List all lines in the material below that contain "joints".

Dataset section:
▬▬▬
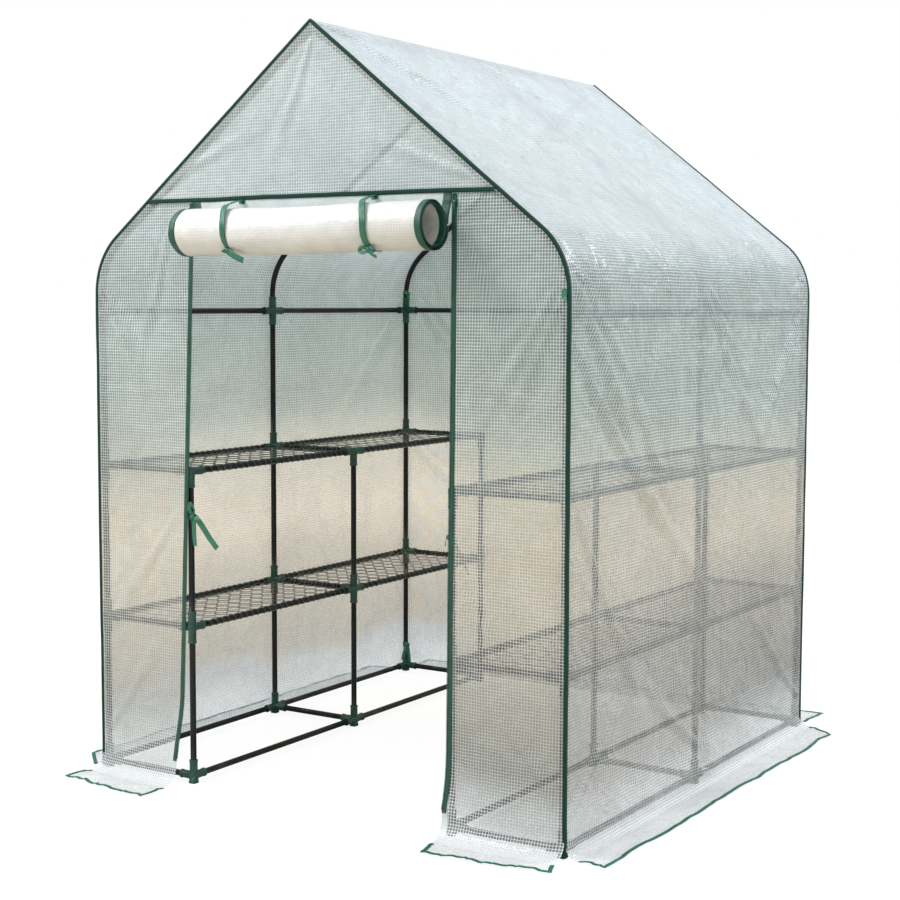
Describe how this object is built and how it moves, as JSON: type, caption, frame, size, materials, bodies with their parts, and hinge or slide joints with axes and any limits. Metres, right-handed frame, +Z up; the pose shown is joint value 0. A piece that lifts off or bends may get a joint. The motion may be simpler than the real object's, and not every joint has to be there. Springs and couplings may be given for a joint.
{
  "type": "walk-in greenhouse",
  "caption": "Walk-in garden greenhouse: pushed-together steel tube frame with mesh shelves, rounded eaves, a scrim-reinforced translucent cover and a zip door rolled up under the gable.",
  "frame": {"origin": "centre of the footprint, skirts included, on the ground", "axes": "+Z up, +X to the right seen from the front, -Y towards the door side"},
  "size_m": [1.68, 1.81, 1.9398],
  "materials": {
    "tube_paint": "gloss dark green coating on steel tube",
    "connector_plastic": "satin moulded",
    "shelf_wire": "plastic-coated wire",
    "cover_sheet": "white scrim between clear films",
    "skirt_sheet": "white scrim between clear films",
    "door_sheet": "white scrim between clear films, rolled up",
    "binding_tape": "woven tape",
    "zip_tape": "woven tape with moulded teeth",
    "zip_metal": "painted",
    "ribbon": "satin ribbon"
  },
  "bodies": {
    "frame_and_cover": {"back_arch_binding": "binding_tape", "back_eave_rail": "tube_paint", "base_cross_tubes": "tube_paint", "base_rails_inner": "tube_paint", "base_rails_outer": "tube_paint", "corner_ties": "ribbon", "cover_back": "cover_sheet", "cover_front_gable": "cover_sheet", "cover_front_left": "cover_sheet", "cover_front_right": "cover_sheet", "cover_side_left": "cover_sheet", "cover_side_right": "cover_sheet", "door_panel_top": "door_sheet", "door_strap_left": "ribbon", "door_strap_right": "ribbon", "eave_bend_tubes": "tube_paint", "eave_connectors": "connector_plastic", "foot_connectors": "connector_plastic", "front_arch_binding": "binding_tape", "header_binding": "binding_tape", "lower_shelf_connectors": "connector_plastic", "lower_shelf_cross_tubes": "tube_paint", "lower_shelf_rails": "tube_paint", "post_ties": "ribbon", "post_tubes_lower": "tube_paint", "post_tubes_middle": "tube_paint", "post_tubes_upper": "tube_paint", "rafter_tubes": "tube_paint", "ridge_connectors": "connector_plastic", "ridge_tubes": "tube_paint", "shelf_mesh_lower_left_back": "shelf_wire", "shelf_mesh_lower_left_front": "shelf_wire", "shelf_mesh_lower_right_back": "shelf_wire", "shelf_mesh_lower_right_front": "shelf_wire", "shelf_mesh_upper_left_back": "shelf_wire", "shelf_mesh_upper_left_front": "shelf_wire", "shelf_mesh_upper_right_back": "shelf_wire", "shelf_mesh_upper_right_front": "shelf_wire", "side_eave_rails": "tube_paint", "skirt_back": "skirt_sheet", "skirt_bindings": "binding_tape", "skirt_front_left": "skirt_sheet", "skirt_front_right": "skirt_sheet", "skirt_left": "skirt_sheet", "skirt_right": "skirt_sheet", "upper_shelf_connectors": "connector_plastic", "upper_shelf_cross_tubes": "tube_paint", "upper_shelf_rails": "tube_paint", "zip_tape_left": "zip_tape", "zip_tape_right": "zip_tape"},
    "door_roll": {"door_roll": "door_sheet"},
    "zip_slider_left": {"zip_slider_left": "zip_metal"},
    "zip_slider_right": {"zip_slider_right": "zip_metal"},
    "zip_pull_left": {"zip_pull_left": "zip_metal"},
    "zip_pull_right": {"zip_pull_right": "zip_metal"}
  },
  "joints": [
    {"name": "door_drop", "type": "slide", "parent": "frame_and_cover", "child": "door_roll", "axis": [0, 0, -1], "range_m": [0, 1.365], "deforming": ["door_panel_top", "door_strap_left", "door_strap_right"]},
    {"name": "zip_left", "type": "slide", "parent": "frame_and_cover", "child": "zip_slider_left", "axis": [-0.04, 0, -0.9992], "range_m": [0, 1.39]},
    {"name": "zip_right", "type": "slide", "parent": "frame_and_cover", "child": "zip_slider_right", "axis": [-0.0093, 0, -1], "range_m": [0, 1.39]},
    {"name": "zip_pull_left_swing", "type": "hinge", "parent": "zip_slider_left", "child": "zip_pull_left", "pos_m": [-0.3804, -0.7413, 1.492], "axis": [-1, 0, 0], "range_deg": [0, 150]},
    {"name": "zip_pull_right_swing", "type": "hinge", "parent": "zip_slider_right", "child": "zip_pull_right", "pos_m": [0.41691, -0.7413, 1.492], "axis": [-1, 0, 0], "range_deg": [0, 150]}
  ]
}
▬▬▬
Reply to the exercise:
Describe how this object is built and how it moves, as JSON: type, caption, frame, size, materials, bodies with their parts, and hinge or slide joints with axes and any limits. Metres, right-handed frame, +Z up; the pose shown is joint value 0. A piece that lifts off or bends may get a joint. The motion may be simpler than the real object's, and not every joint has to be there. Springs and couplings may be given for a joint.
  "joints": [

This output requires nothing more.